• [Material]
------------------------------------------------------------

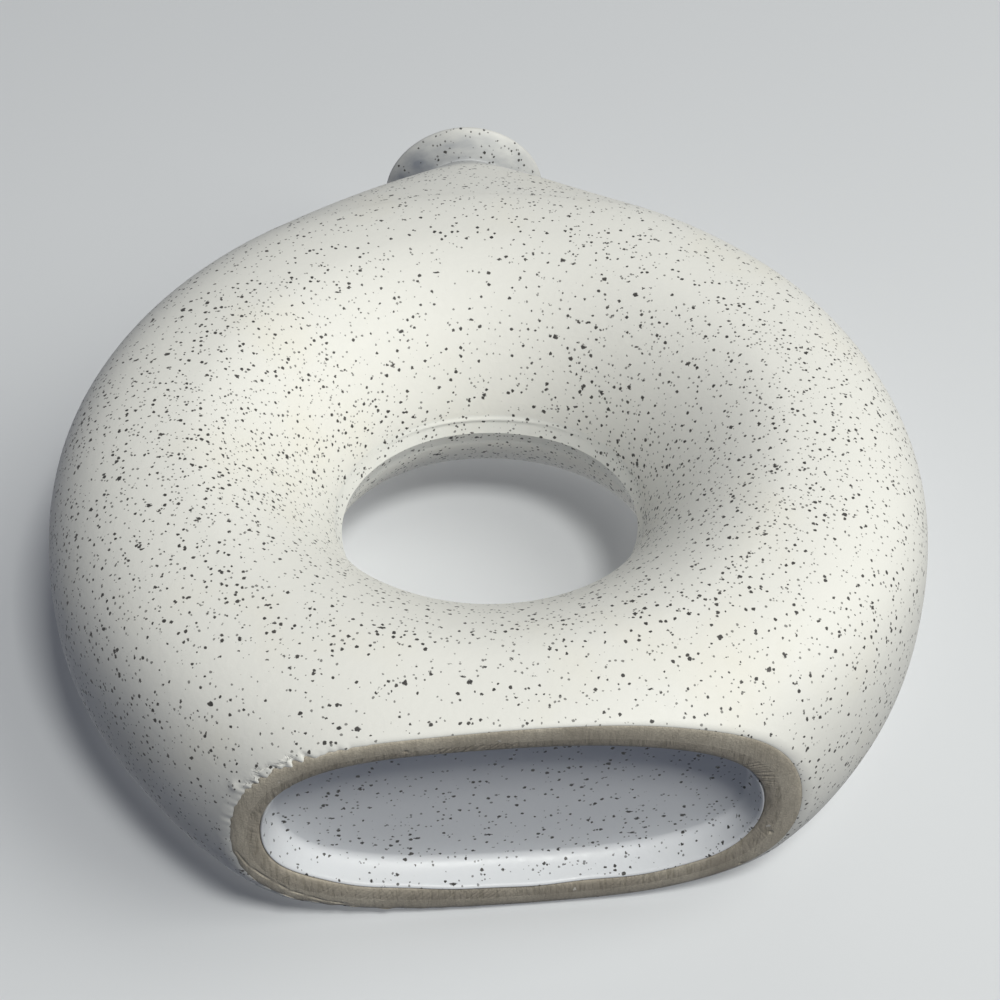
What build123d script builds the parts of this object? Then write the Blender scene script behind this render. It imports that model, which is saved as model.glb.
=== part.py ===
# Donut vase: a hollow stoneware ring that stands on an oval foot, with a short flared neck on its crown.
# Millimetres. +Z runs up through the neck, X is the vase's width and its front faces -Y.
# The origin is the middle of the foot, on the surface that the vase stands on.
#
# A potter makes it from six pieces of clay, luted together with slip while they are leather-hard:
# two half rings that meet in the plane Y = 0, a strip of clay over their joint inside the hole,
# a foot ring that closes the cut end below, a base panel set up inside that foot, and a neck collar.
import os
from math import cos, pi, sin, sqrt

from build123d import *

# The ring, seen from the front: two ovals on one centre. The table's plane cuts off the lower end of the
# outer one, and the cut is this far above its lowest point.
ring_width = 180.0
ring_height = 184.0
ring_cut_rise = 18.0
hole_width = 63.5
hole_height = 56.5

# The ring, cut across. Each quarter of a section is a Bezier arc, and a fullness is the length of the arc's
# handles as a share of its arms: 0.55 is a round arc, more is squarer and less is more pointed.
ring_depth = 59.0
wall = 4.5
outer_fullness_share = 0.68
hole_fullness_share = 0.45
section_count = 16

# The strip over the joint inside the hole, a low roof with its ridge in the plane Y = 0.
seam_width = 7.0
seam_ridge_height = 0.6
seam_edge_height = -0.2
seam_depth = 1.8

# The foot ring, and the recess that it leaves under the vase. The recess's wall stands in from the foot's
# ends by one inset and from the ring's front and back by the other.
foot_height = 11.0
foot_outer_round = 2.4
foot_inner_round = 1.2
recess_end_inset = 6.7
recess_side_inset = 7.75
recess_depth = 6.6
recess_fullness_share = 0.72

# The base panel is a shallow tray, turned over: its rim curls down the recess's wall in a cove.
panel_rim_thickness = 1.0
panel_rim_drop = 3.6
panel_cove_round = 3.0

# The neck collar, which sits a little to the right of the middle of the crown. Rises and drops are
# measured from the crown. Below its throat it widens to a saddle, and then follows the crown down in a
# skirt that is smoothed out over it. The skirt's ends stand out past the crown's outline at their level
# and its sides stand in from the ring's front and back. The hem lies inside the ring all round.
neck_offset = 3.0
lip_rise = 19.5
lip_diameter = 36.6
lip_round = 1.7
lip_band = 2.2
throat_rise = 8.8
throat_diameter = 33.0
saddle_rise = 0.5
saddle_length = 53.0
saddle_width = 40.6
skirt_drop = 8.0
skirt_end_overhang = 1.0
skirt_side_inset = 6.3
hem_drop = 16.0
hem_end_inset = 2.7
hem_side_inset = 3.8
mouth_diameter = 28.6
mouth_depth = 9.5
bore_diameter = 21.0
spigot_diameter = 27.0
spigot_drop = 5.6
round_fullness_share = 0.5523
skirt_fullness_share = 0.66

# Slip leaves this gap between curved joint faces. Flat joint faces touch.
slip_gap = 0.2

# Cuts run past the faces that they open by this much.
overrun = 2.0

half_depth = ring_depth / 2
ring_centre_height = ring_height / 2 - ring_cut_rise
ring_centre = Vector(0, 0, ring_centre_height)
crown_height = ring_centre_height + ring_height / 2
vase_height = crown_height + lip_rise
throat_height = crown_height + throat_rise
chamber_height = (crown_height + ring_centre_height + hole_height / 2) / 2


def chord(distance):
    """Length of the outer oval's level chord at a distance in from its highest or lowest point."""
    height_share = 1 - distance / (ring_height / 2)
    return ring_width * sqrt(1 - height_share**2)


# The foot ends where the outer oval meets the table.
foot_length = chord(ring_cut_rise)
recess_length = foot_length - 2 * recess_end_inset
recess_width = ring_depth - 2 * recess_side_inset
skirt_length = chord(skirt_drop) + 2 * skirt_end_overhang
skirt_width = ring_depth - 2 * skirt_side_inset
hem_length = chord(hem_drop) - 2 * hem_end_inset
hem_width = ring_depth - 2 * hem_side_inset


def quarter_arc(centre, first_arm, second_arm, fullness_share):
    """Bezier quarter of an oval, from the end of one arm to the end of the other."""
    start = centre + first_arm
    end = centre + second_arm
    return Bezier(start, start + second_arm * fullness_share, end + first_arm * fullness_share, end)


def longer(arm, growth):
    """The arm, longer by growth, or shorter where growth is negative."""
    return arm.normalized() * (arm.length + growth)


def ring_arms(turn, growth):
    """Middle of the ring's section at a turn round the hole, and its arms: out, to the front, and in."""
    along = Vector(sin(turn), 0, 0)
    upright = Vector(0, 0, cos(turn))
    outer_point = ring_centre + along * (ring_width / 2) + upright * (ring_height / 2)
    hole_point = ring_centre + along * (hole_width / 2) + upright * (hole_height / 2)
    middle = (outer_point + hole_point) / 2
    out_arm = longer(outer_point - middle, growth)
    in_arm = longer(hole_point - middle, growth)
    front_arm = Vector(0, -half_depth - growth, 0)
    return middle, out_arm, front_arm, in_arm


def half_section(turn, growth):
    """Front half of the ring's section, shut by a straight line in the joint plane."""
    middle, out_arm, front_arm, in_arm = ring_arms(turn, growth)
    outer_arc = quarter_arc(middle, out_arm, front_arm, outer_fullness_share)
    hole_arc = quarter_arc(middle, front_arm, in_arm, hole_fullness_share)
    return Wire([outer_arc, hole_arc, Line(middle + in_arm, middle + out_arm)])


def seam_section(turn):
    """Section of the strip in the hole: a ridge, two thin edges and a keel between the half rings."""
    middle, _, _, in_arm = ring_arms(turn, 0)
    inward = in_arm.normalized()
    hole_point = middle + in_arm
    edge = Vector(0, seam_width / 2, 0)
    ridge = hole_point + inward * seam_ridge_height
    edge_line = hole_point + inward * seam_edge_height
    keel = hole_point - inward * seam_depth
    return Wire.make_polygon([ridge, edge_line + edge, keel, edge_line - edge], close=True)


def loft_round(section):
    """Solid through a section repeated all the way round the hole, closed on itself at the ring's side."""
    sections = [section(pi / 2 + 2 * pi * i / section_count) for i in range(section_count)]
    return Solid.make_loft(sections + sections[:1])


def half_ring(growth):
    """Front half of the solid ring, grown or shrunk all over."""
    return loft_round(lambda turn: half_section(turn, growth))


def whole_ring(growth):
    """The solid ring, grown or shrunk all over."""
    front = half_ring(growth)
    return front + mirror(front, about=Plane.XZ)


def oval(length, width, height, fullness_share, across=0):
    """Flat oval face at a height, lengthwise along X and moved across by a distance along X."""
    centre = Vector(across, 0, height)
    right = Vector(length / 2, 0, 0)
    back = Vector(0, width / 2, 0)
    arms = [right, back, -right, -back]
    quarters = [quarter_arc(centre, arms[i], arms[(i + 1) % 4], fullness_share) for i in range(4)]
    return Face(Wire(quarters))


def prism(length, width, low, high, fullness_share):
    """Upright block with an oval outline."""
    return extrude(oval(length, width, low, fullness_share), amount=high - low, dir=(0, 0, 1))


def rod(diameter, low, high):
    """Upright cylinder on the neck's axis."""
    outline = Pos(neck_offset, 0, low) * Circle(diameter / 2)
    return extrude(outline, amount=high - low)


def edges_at(solid, height):
    """The solid's edges that lie flat at a height."""
    return solid.edges().filter_by_position(Axis.Z, height, height)


def slab(low, high):
    """Block between two heights, wider than the ring."""
    size_x = ring_width + 2 * overrun
    size_y = ring_depth + 2 * overrun
    return Pos(0, 0, (low + high) / 2) * Box(size_x, size_y, high - low)


def make_seam():
    """Strip of clay worked over the joint, all round inside the hole."""
    return loft_round(seam_section)


def make_front_shell(seam):
    """Front half ring: hollow, cut off above the foot, with a V for the seam and half the neck's opening."""
    shell = half_ring(0) - half_ring(-wall)
    shell -= slab(-ring_height / 2, foot_height)
    shell -= rod(spigot_diameter + 2 * slip_gap, chamber_height, vase_height)
    return shell - seam


def make_foot_ring():
    """Oval foot that carries the ring's curve on down, rounded where it meets the table."""
    foot = whole_ring(0) & slab(0, foot_height)
    foot = fillet(edges_at(foot, 0), foot_outer_round)
    foot -= prism(recess_length, recess_width, -overrun, foot_height + overrun, recess_fullness_share)
    rim = edges_at(foot, 0).sort_by(SortBy.LENGTH)[: len(edges_at(foot, 0)) // 2]
    return fillet(rim, foot_inner_round)


def make_base_panel():
    """Panel inside the foot: flat above, recessed below, with a cove where it turns down the wall."""
    length = recess_length - 2 * slip_gap
    width = recess_width - 2 * slip_gap
    rim_bottom = recess_depth - panel_rim_drop
    panel = prism(length, width, rim_bottom, foot_height, recess_fullness_share)
    hollow = prism(
        length - 2 * panel_rim_thickness,
        width - 2 * panel_rim_thickness,
        rim_bottom - overrun,
        recess_depth,
        recess_fullness_share,
    )
    hollow = fillet(edges_at(hollow, recess_depth), panel_cove_round)
    return panel - hollow


def make_neck_collar():
    """Flared collar on a skirt smoothed over the crown, with a spigot down through the wall and a bore."""
    levels = [
        oval(hem_length, hem_width, crown_height - hem_drop, skirt_fullness_share),
        oval(skirt_length, skirt_width, crown_height - skirt_drop, skirt_fullness_share),
        oval(saddle_length, saddle_width, crown_height + saddle_rise, skirt_fullness_share),
        oval(throat_diameter, throat_diameter, throat_height, round_fullness_share, neck_offset),
        oval(lip_diameter, lip_diameter, vase_height - lip_band, round_fullness_share, neck_offset),
        oval(lip_diameter, lip_diameter, vase_height, round_fullness_share, neck_offset),
    ]
    collar = Solid.make_loft([level.outer_wire() for level in levels])
    collar = fillet(edges_at(collar, vase_height), lip_round)
    collar -= whole_ring(slip_gap)
    collar += rod(spigot_diameter, crown_height - spigot_drop, throat_height)
    collar -= rod(bore_diameter, chamber_height, vase_height + overrun)
    mouth = loft(
        [
            Pos(neck_offset, 0, vase_height - mouth_depth) * Circle(bore_diameter / 2),
            Pos(neck_offset, 0, vase_height) * Circle(mouth_diameter / 2),
        ]
    )
    return collar - mouth


def write_node(name, shape):
    """Writes one node and prints what it is."""
    export_step(shape, f"parts/{name}.step")
    box = shape.bounding_box().size
    print(f"{name}: {len(shape.solids())} solid, {box.X:.1f} x {box.Y:.1f} x {box.Z:.1f} mm")


os.makedirs("parts", exist_ok=True)
hole_seam = make_seam()
front_shell = make_front_shell(hole_seam)
write_node("front_shell", front_shell)
write_node("back_shell", mirror(front_shell, about=Plane.XZ))
write_node("hole_seam", hole_seam)
write_node("foot_ring", make_foot_ring())
write_node("base_panel", make_base_panel())
write_node("neck_collar", make_neck_collar())
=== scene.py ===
# %% [markdown]
# # A speckled donut vase
# The real vase is a hollow stoneware ring about 180 mm across, luted together from a few pieces of clay,
# dipped in a matt white glaze with iron specks, and wiped bare where it stands. It lies on its back here,
# so that the camera looks past the foot and over the ring to the neck. Every piece below is a surface
# worked out with numpy in millimetres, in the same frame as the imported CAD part: +Z runs up through the
# neck, X is the width, and the front of the vase faces -Y.

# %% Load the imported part
import math

import bpy
import numpy as np
from mathutils import Matrix, Vector


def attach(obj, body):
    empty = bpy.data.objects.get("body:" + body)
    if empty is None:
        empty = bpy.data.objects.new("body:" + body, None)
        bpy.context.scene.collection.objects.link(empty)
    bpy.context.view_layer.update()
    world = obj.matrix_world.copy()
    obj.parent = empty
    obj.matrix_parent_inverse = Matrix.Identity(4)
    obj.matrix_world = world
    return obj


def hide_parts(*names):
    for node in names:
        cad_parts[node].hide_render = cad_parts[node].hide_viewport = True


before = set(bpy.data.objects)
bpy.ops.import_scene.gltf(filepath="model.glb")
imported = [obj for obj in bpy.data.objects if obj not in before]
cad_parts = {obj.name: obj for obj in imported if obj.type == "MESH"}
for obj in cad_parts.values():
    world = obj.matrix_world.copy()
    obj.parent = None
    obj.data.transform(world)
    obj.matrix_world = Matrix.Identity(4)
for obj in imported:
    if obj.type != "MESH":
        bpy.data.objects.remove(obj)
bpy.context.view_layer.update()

print("CAD nodes:", sorted(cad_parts))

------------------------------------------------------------

• [What the task asks] Scan the material above. Copy each line where "body" occurs.

• [Exercise answer]
def attach(obj, body):
    empty = bpy.data.objects.get("body:" + body)
        empty = bpy.data.objects.new("body:" + body, None)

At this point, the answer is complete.